Pressured to lease?

Alta Mesa currently has one active well in New Plymouth. It could get more outside Fruitland following a potential integration order issued by the state. 

Residents near Fruitland have complained to local legislators about a gas company they say is pressuring them to lease their minerals.

Brynna Smith, of Fruitland, said an Alta Mesa landman was polite to her and her husband, Luke, up until their last meeting, when the Smiths confirmed they would not lease their minerals.

“He got really frustrated,” Brynna Smith said. “Then he said, ‘You might as well sign it because we’re going to put it right behind your house.’”

The Smiths submitted their complaints to District 9 Rep. Ryan Kerby and Sen. Abby Lee. Both Republican legislators reached out to Alta Mesa representatives.

“What I have said to Alta Mesa representatives is you have to treat every single resident with complete respect,” Kerby said. “All you need to do is give them accurate information.”

“Do not, in any way shape or form, try to intimidate them or make them feel bad,” he added.
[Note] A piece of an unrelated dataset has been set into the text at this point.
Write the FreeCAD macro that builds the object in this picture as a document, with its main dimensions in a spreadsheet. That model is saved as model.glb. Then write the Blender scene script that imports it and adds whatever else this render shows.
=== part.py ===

Fruitland residents Jackie Fox, Brittany Sandoval, Sue Bixby and Heather Holtry individually recounted experiences similar to Smith’s to the Independent-Enterprise.

Alta Mesa representatives say the alleged pressure techniques are not in line with company policy and values.

“Alta Mesa disputes these allegations in the strongest possible terms,” spokeswoman Kate Haas said. “We will operate in the same way as we have done from our first day in Idaho: with respect for the process, for the communities in which we operate and for the citizens of Idaho.”

Alta Mesa is not the only company sending landmen to collect leases near Fruitland. Steve Rapanos, a land manager with Michigan-based Trendwell Energy Corp., said his company is also collecting leases in the area. Trendwell does not currently have any oil or gas wells drilled.

Alta Mesa has two pending applications that would integrate two sections outside Fruitland if the state approves them following a public hearing Sept. 16. Until it gets state approval, Alta Mesa cannot integrate mineral rights and drill natural gas wells.

Integration occurs when at least 55 percent of mineral interest owners on a 640-acre section agree to lease their underground minerals to a gas or oil well operator. The remaining 45 percent can subsequently be integrated following a public hearing and state order.

If the integration requests are approved in September, nonconsenting owners will have a choice to lease, become a working interest owner by investing in the well or do nothing and become deemed leased. All nonconsenting owners will receive royalties if a well is productive.

Both Kerby and Lee said they hope residents bring their questions and concerns to an Aug. 10 open house with the Idaho Department of Lands and Alta Mesa representatives at McCain Middle School. Attendees will have the opportunity to submit written comments and questions at the meeting.

Alta Mesa is planning to host a local meeting as well, but company officials have not yet set a date.